(Task goal) Note each line of the listing that contains the string "bodies", and copy it.

--- START Data shown ---

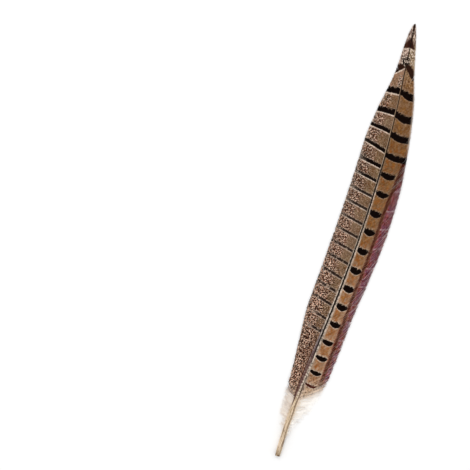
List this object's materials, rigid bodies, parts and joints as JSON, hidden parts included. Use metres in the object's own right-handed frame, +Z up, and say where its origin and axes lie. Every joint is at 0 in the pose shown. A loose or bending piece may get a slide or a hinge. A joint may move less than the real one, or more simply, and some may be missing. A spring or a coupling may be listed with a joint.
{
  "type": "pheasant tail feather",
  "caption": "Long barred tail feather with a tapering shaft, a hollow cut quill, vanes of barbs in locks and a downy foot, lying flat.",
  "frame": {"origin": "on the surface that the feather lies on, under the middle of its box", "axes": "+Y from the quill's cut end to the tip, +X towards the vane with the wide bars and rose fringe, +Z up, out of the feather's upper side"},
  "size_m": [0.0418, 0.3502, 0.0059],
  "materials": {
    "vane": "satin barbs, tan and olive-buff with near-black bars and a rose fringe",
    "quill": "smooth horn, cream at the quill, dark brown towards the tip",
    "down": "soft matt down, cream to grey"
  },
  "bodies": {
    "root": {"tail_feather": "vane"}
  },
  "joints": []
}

--- END Data shown ---

(Response to this exercise)
List this object's materials, rigid bodies, parts and joints as JSON, hidden parts included. Use metres in the object's own right-handed frame, +Z up, and say where its origin and axes lie. Every joint is at 0 in the pose shown. A loose or bending piece may get a slide or a hinge. A joint may move less than the real one, or more simply, and some may be missing. A spring or a coupling may be listed with a joint.
  "bodies": {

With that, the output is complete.